Definitely, in any mix, I always roll off everything on the guitars that would interfere with bass and kick (usually 130hz-ish and below).

You could add an EQ live to roll that off if you want to tighten things up (it's what I use the graphic EQ on my bass amp for, as I play bass in my band), but if you're in a decent venue with a decent PA and decent sound guy, they'll be doing that for you.


----------



## dpm (Jun 22, 2008)

A capacitor in series with the signal will act as a high pass filter. I'm not sure what value you'll need, it will take a little experimentation but caps are cheap. Maybe start at .1uF?? LoC and JBroll need to chime in here, I always forget this stuff


----------



## Demeyes (Jun 23, 2008)

Would I be wrong in thinking that most cabinets/amps aren't going to amplify these signals anyway? They get cut off along the way.


----------



## Scali (Jun 23, 2008)

Yes, most guitar speakers will drop off at about 120 Hz, and by 80 Hz they'll be really weak.
So they filter out most of the 'rumble' in the guitar sound.

Filtering out bass before the distortion is a good idea.

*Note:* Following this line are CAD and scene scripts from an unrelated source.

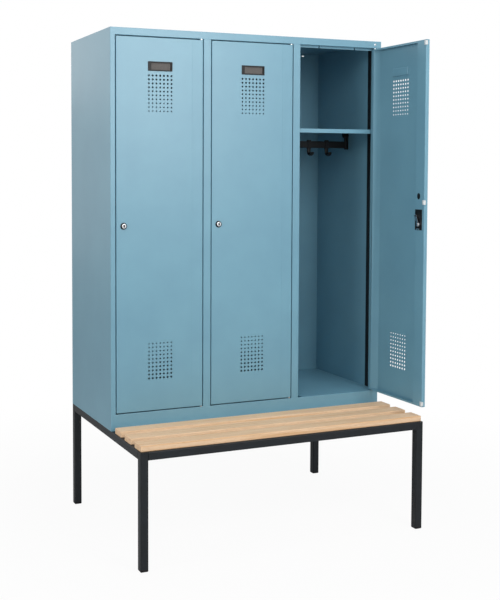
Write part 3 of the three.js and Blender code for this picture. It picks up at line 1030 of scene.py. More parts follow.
@dataclass
class Carcass:
    """Folded sheets of the locker body."""

    shop: Shop
    top_stop: float = 9.0
    slit_width: float = 6.0
    slit_height: float = 7.5
    slit_offset: float = 84.0
    notch_inset: float = 2.0
    notch_width: float = 20.0
    notch_depth: float = 44.0
    cup_depth: float = 12.0
    web_flange: float = 12.0
    fixing_inset: float = 84.0
    fixing_drop: float = 10.3
    fixing_width: float = 11.0
    fixing_height: float = 4.0
    screw_place: tuple[float, float, float] = (1160.2, 0.0, 1508.5)
    screw_profile: tuple[tuple[float, float], ...] = (
        (2.53, -1.9), (3.91, -1.6), (4.6, -0.9), (4.6, -0.02)
    )
    screw_drive: tuple[float, float] = (4.0, 0.8)
    screw_drive_floor: float = -1.2

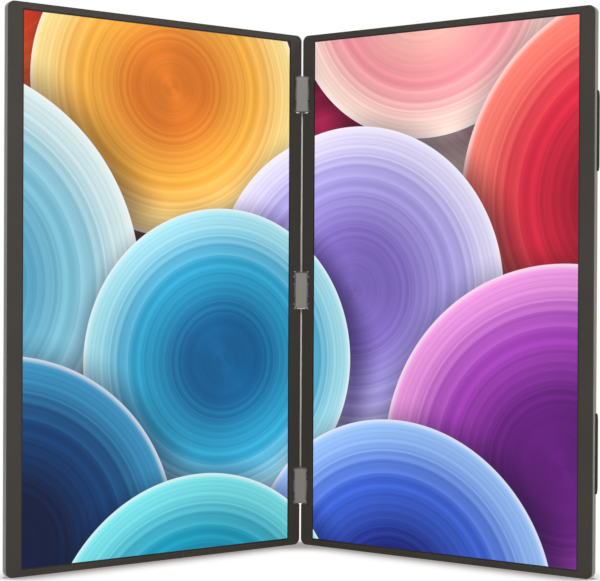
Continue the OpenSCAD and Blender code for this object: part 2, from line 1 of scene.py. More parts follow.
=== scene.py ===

My amp actually has input filters built-in, you can engage a low-pass or a high-pass filter (or both) on the input.
This is also what overdrive pedals are often used for. Eg the TubeScreamer is quite popular because at low gain settings and the tone wide open, it will basically be a high-pass filter aswell (often with a bit of gain boost). And Brian May uses a special treble booster device, which essentially has the same effect.
I always use a treble booster on my lead channel (I don't use the built-in filters, because they affect all channels and can only be enabled/disabled from the front panel, not with a footswitch). I have also selected my preamp tubes to have relatively high treble response. I've used EHX for a while, and I currently use Chinese 12AX7 tubes, because they have a really tight bottom end and lots of singing/screaming harmonics, mostly because they have high gain, but mostly in the mid-high to high frequencies, and only medium bass response. Tubes with more bass response, such as JJ ECC83S don't nearly sound as tight and 'exciting' when overdriven in my amp.


----------



## SplinteredSoul (Jun 23, 2008)

Ostia Man said:


> is this posible?
> I was messing around in the studio, and i cut everything under 80-100Hz before any distortion(amp), beacuse i figured I dont need it in the mix so Ill get rid of it from the start. I must say it really makes the guitar sound very well defined and it get rid of all the muddyness. I had to cut again after the amp because the amp, for some reason, was heavy below 100Hz.
> So, if I dont need it in the mix, I dont need it live.
> Can I mod my guitars to have a passive low-cut/hi-pass filter?
> I have search in google but cant find anything



There's pleanty of effects out there that can do this. I have it in my G-System, but as for in the guitar? I'd guess you'd be looking to modify bass controls, as they're more likely to exist.



Demeyes said:


> Would I be wrong in thinking that most cabinets/amps aren't going to amplify these signals anyway? They get cut off along the way.



Agreed.


(Celestion G12)


----------



## Ostia Man (Jun 23, 2008)

dpm said:


> A capacitor in series with the signal will act as a high pass filter. I'm not sure what value you'll need, it will take a little experimentation but caps are cheap. Maybe start at .1uF?? LoC and JBroll need to chime in here, I always forget this stuff


Cool, so it is pocible.



Demeyes said:


> Would I be wrong in thinking that most cabinets/amps aren't going to amplify these signals anyway? They get cut off along the way.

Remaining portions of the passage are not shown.